Stated goal | Set down exactly the lines of the listing below, please, beginning with the first and ending with the line that holds "five boards: two".
━━━━━━━━━━━━━━━━
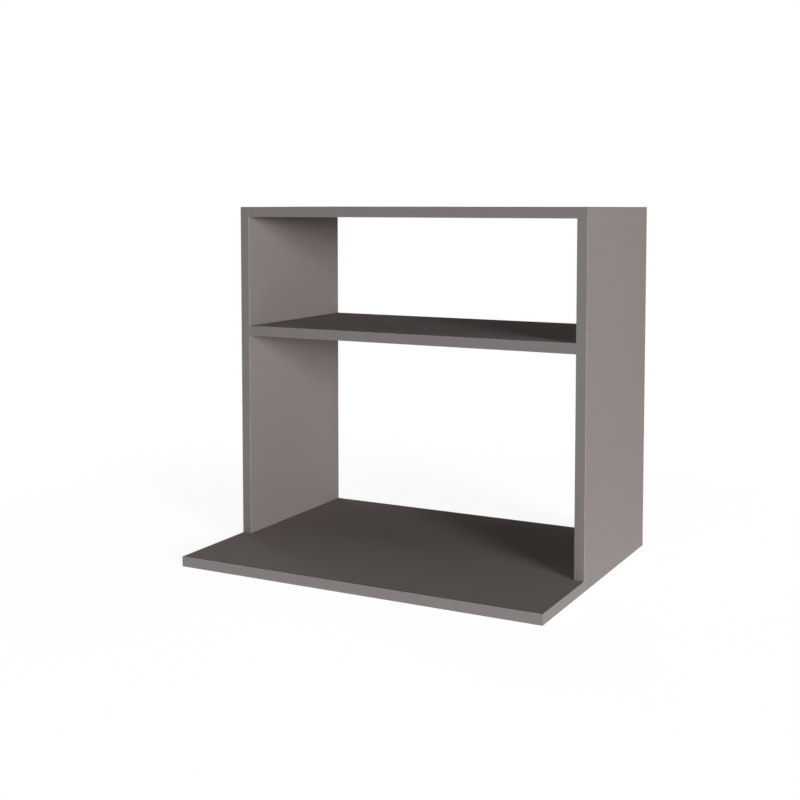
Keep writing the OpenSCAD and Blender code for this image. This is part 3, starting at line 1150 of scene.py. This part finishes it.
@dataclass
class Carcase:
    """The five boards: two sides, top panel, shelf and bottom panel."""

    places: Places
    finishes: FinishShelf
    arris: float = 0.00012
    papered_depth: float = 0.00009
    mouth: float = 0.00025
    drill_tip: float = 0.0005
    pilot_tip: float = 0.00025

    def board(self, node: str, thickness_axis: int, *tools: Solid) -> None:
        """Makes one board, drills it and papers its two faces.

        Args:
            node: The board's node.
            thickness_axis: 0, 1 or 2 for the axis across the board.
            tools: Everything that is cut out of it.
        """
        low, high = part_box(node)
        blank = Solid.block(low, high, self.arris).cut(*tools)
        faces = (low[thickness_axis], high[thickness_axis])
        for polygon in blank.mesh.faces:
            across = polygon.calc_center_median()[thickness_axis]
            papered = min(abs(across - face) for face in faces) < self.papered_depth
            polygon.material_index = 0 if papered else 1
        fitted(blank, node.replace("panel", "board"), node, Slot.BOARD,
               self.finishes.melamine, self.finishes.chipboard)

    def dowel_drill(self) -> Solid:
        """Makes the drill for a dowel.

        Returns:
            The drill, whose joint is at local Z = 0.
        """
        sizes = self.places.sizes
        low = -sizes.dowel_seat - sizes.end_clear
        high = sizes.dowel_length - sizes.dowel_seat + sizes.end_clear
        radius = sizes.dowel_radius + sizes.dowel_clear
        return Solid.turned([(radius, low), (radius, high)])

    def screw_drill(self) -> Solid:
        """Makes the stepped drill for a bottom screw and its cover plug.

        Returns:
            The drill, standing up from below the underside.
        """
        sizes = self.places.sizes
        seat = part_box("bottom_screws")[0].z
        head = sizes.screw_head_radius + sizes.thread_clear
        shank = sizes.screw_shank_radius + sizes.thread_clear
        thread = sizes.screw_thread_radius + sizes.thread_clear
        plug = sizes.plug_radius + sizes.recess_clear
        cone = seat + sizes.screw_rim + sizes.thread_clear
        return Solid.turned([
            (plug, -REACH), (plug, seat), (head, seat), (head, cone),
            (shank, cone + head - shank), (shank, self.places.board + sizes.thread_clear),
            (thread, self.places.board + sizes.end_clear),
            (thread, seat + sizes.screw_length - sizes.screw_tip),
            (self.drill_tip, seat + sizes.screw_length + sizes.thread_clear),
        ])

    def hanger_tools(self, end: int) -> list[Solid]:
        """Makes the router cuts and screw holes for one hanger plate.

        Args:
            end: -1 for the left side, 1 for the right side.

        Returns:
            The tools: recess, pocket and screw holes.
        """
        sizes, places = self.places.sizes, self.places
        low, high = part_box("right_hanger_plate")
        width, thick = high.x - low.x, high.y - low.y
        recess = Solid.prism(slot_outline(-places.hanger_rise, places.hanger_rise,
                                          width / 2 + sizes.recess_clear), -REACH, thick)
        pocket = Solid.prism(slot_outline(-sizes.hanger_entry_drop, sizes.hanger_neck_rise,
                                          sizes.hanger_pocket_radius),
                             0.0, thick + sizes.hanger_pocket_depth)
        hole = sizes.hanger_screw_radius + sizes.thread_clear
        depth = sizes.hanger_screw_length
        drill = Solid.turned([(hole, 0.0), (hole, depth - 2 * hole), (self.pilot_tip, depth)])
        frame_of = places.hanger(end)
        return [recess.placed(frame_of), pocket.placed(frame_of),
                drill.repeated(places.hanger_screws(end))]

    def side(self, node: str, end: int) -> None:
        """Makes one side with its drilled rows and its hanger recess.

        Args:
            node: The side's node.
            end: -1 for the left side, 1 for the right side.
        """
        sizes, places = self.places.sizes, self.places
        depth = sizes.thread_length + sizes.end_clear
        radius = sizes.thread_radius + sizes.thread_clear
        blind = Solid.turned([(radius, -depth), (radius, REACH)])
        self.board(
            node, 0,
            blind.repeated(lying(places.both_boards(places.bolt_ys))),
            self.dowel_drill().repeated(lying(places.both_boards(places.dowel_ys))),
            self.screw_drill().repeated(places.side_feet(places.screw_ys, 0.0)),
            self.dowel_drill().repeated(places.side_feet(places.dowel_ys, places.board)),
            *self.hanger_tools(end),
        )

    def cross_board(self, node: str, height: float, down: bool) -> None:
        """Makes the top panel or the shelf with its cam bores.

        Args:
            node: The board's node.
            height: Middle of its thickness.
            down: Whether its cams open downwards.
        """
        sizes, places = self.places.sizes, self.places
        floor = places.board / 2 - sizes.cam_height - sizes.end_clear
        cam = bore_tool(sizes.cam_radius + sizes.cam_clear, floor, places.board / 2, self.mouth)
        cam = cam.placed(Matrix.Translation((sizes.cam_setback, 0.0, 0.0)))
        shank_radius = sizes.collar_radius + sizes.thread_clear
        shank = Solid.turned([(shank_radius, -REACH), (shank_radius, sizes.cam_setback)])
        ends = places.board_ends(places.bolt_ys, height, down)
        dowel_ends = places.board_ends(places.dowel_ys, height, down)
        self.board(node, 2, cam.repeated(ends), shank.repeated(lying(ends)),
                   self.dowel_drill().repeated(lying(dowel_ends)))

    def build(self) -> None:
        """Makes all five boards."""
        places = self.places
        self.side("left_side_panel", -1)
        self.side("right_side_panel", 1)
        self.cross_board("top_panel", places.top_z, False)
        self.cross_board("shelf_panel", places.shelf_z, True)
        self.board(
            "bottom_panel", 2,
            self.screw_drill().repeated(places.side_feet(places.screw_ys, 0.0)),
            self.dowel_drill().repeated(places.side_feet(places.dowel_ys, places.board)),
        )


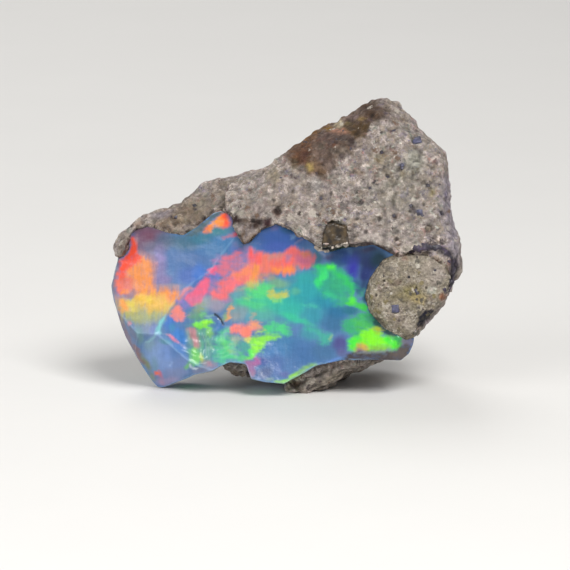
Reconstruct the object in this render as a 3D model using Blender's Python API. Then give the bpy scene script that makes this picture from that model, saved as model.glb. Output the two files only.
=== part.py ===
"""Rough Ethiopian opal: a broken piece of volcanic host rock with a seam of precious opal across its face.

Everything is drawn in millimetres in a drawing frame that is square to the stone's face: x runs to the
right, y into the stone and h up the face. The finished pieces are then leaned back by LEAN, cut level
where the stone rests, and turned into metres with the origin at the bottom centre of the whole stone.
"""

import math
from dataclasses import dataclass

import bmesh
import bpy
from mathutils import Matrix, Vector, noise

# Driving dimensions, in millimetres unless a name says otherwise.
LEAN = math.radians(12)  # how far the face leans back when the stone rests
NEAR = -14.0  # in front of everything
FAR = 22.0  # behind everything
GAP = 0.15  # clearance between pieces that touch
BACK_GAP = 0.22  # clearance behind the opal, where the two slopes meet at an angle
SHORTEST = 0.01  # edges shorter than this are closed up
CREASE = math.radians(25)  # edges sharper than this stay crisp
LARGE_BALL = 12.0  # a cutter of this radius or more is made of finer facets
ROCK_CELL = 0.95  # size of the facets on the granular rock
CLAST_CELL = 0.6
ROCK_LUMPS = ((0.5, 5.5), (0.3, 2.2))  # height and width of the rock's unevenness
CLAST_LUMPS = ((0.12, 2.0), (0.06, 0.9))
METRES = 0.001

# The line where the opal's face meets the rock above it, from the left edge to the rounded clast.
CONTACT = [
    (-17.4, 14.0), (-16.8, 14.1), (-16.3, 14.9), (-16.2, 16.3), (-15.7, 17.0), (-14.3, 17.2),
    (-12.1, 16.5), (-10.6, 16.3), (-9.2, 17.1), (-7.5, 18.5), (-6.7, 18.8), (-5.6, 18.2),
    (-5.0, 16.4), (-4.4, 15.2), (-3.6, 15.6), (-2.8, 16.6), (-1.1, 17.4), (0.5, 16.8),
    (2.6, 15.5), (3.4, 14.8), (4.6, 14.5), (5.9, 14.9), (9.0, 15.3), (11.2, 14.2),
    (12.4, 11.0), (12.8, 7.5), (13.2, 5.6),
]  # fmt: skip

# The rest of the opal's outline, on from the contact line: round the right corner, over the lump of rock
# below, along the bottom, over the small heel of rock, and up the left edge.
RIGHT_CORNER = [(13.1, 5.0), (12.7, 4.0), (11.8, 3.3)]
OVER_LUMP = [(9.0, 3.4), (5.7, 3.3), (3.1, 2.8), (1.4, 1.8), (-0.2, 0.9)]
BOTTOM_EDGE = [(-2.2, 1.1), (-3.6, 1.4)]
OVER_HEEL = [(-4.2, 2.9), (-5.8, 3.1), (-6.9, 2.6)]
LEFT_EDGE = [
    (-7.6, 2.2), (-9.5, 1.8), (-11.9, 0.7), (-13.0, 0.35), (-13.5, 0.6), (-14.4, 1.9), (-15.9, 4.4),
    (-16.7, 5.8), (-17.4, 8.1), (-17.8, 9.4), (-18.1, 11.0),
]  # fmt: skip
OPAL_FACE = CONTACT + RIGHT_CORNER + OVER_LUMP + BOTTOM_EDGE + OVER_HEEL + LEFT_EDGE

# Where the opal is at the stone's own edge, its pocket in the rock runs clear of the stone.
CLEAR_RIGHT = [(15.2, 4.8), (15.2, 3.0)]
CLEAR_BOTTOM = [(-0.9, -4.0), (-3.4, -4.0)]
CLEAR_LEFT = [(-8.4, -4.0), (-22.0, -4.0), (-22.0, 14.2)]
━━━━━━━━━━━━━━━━
The answer |
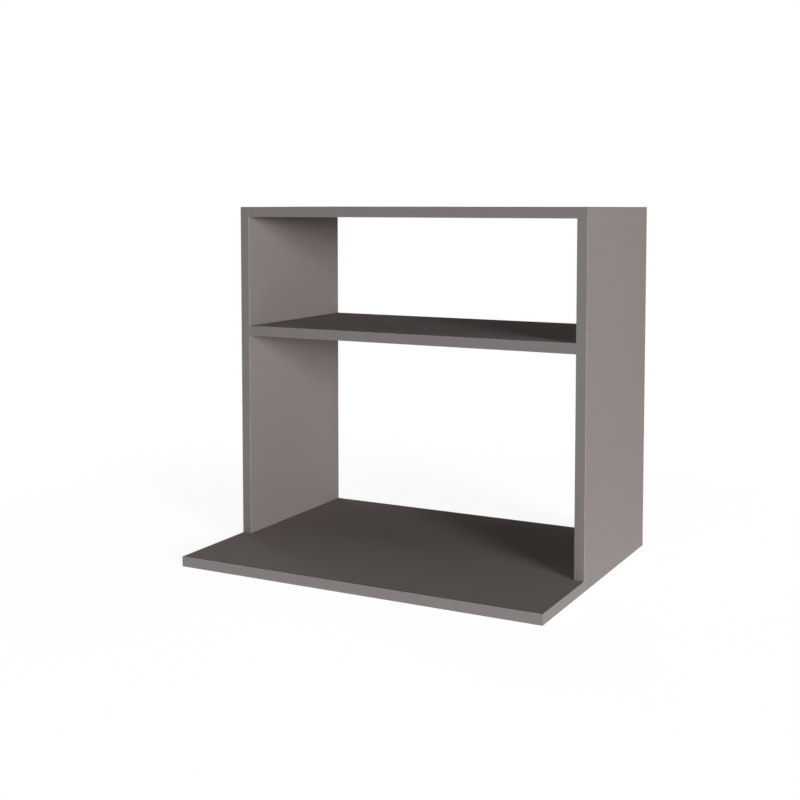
Keep writing the OpenSCAD and Blender code for this image. This is part 3, starting at line 1150 of scene.py. This part finishes it.
@dataclass
class Carcase:
    """The five boards: two sides, top panel, shelf and bottom panel."""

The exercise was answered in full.